We could see Trump and Mike Pence running against each other in the 2024 presidency.
Nearly two years after Americans voted the Trump administration out of the White House, is former Vice President Mike Pence running for president?
Pence is making the rounds in the press for his new autobiography, So Help Me God, and he seems to be trying to make a name for himself now that he’s out of former President Donald Trump’s shadow.
In fact, in an ABC News interview airing on World News Tonight on Monday, Nov. 14, Pence criticized Trump’s speech on the day of the Jan. 6 riot at the Capitol.
“The president’s words were reckless. It was clear he decided to be part of the problem,” Pence said. “His actions were reckless. The president’s words that day at the rally [before the riot] endangered me and my family and everyone at the Capitol building.”
So, what will Pence do now?
Mike Pence hasn’t ruled out a 2024 presidential run and is rallying donors.
In September 2021, Axios reported that Pence was seeking to raise $18 million that year ahead of a potential 2024 presidential run, with his Advancing American Freedom organization “testing the waters and building the infrastructure needed for a White House bid.”

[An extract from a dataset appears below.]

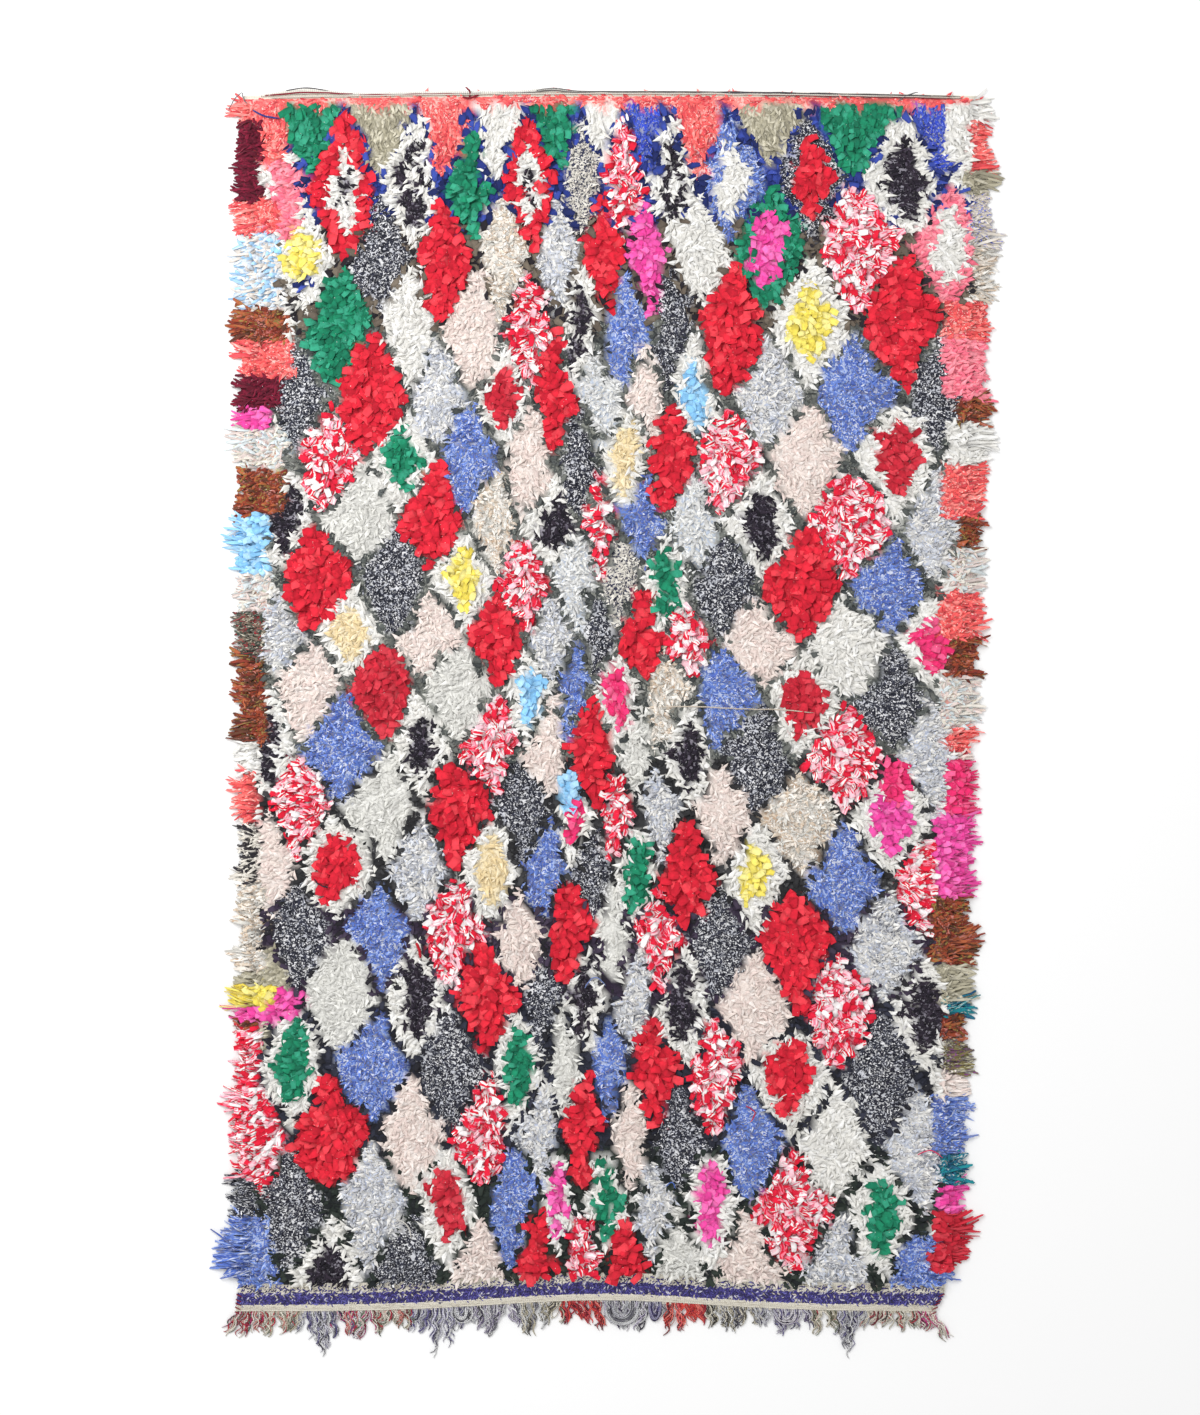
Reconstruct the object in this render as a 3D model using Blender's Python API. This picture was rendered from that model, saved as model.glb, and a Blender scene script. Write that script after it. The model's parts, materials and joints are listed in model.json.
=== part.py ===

The following May, The New York Times reported that Pence was eying a 2024 presidential bid, no matter whether Trump decided to run again.
In an interview with the newspaper the month prior, Pence declined to rule out the possibility of running against Trump in 2024 primary. “We’ll go where we’re called,” Pence said, adding that he and wife Karen would act on prayer. “That’s the way Karen and I have always approached these things.”
Then in October 2022, The New York Times reported that Pence was meeting with donors and building a political operation “that could serve as a springboard to a 2024 presidential campaign.”
Pence says he tried to get Trump to accept the 2020 election results and focus on 2024.
In So Help Me God, Pence writes that he tried to get Trump to accept the results of the 2020 presidential election — in which Joe Biden defeated the former Apprentice star — and told Trump to view the defeat as “just an intermission.”
Pence also says he advised the former president to focus on a 2024 comeback: “I told him that if his legal challenges came up short, he could simply accept the results, move forward with the transition, and start a political comeback, winning the Senate runoffs in Georgia, the 2021 Virginia governor’s race, and the House and Senate in 2022. Then he could run for president in 2024 and win,” Pence writes, per The Guardian. “He seemed unmoved, even weary: ‘I don’t know, 2024 is so far off.’”
Trump criticized Pence in May for not overturning the 2020 presidential election results, as Newsweek reported at the time. “I’m very disappointed in Mike, as a lot of people are,” Trump said. “He had a great opportunity, and all he had to do was just send it back to the legislatures, let them decide. … So I’m very disappointed at the stance he took.”
As the Associated Press previously noted, vice presidents do not have the power to change the outcome of presidential elections.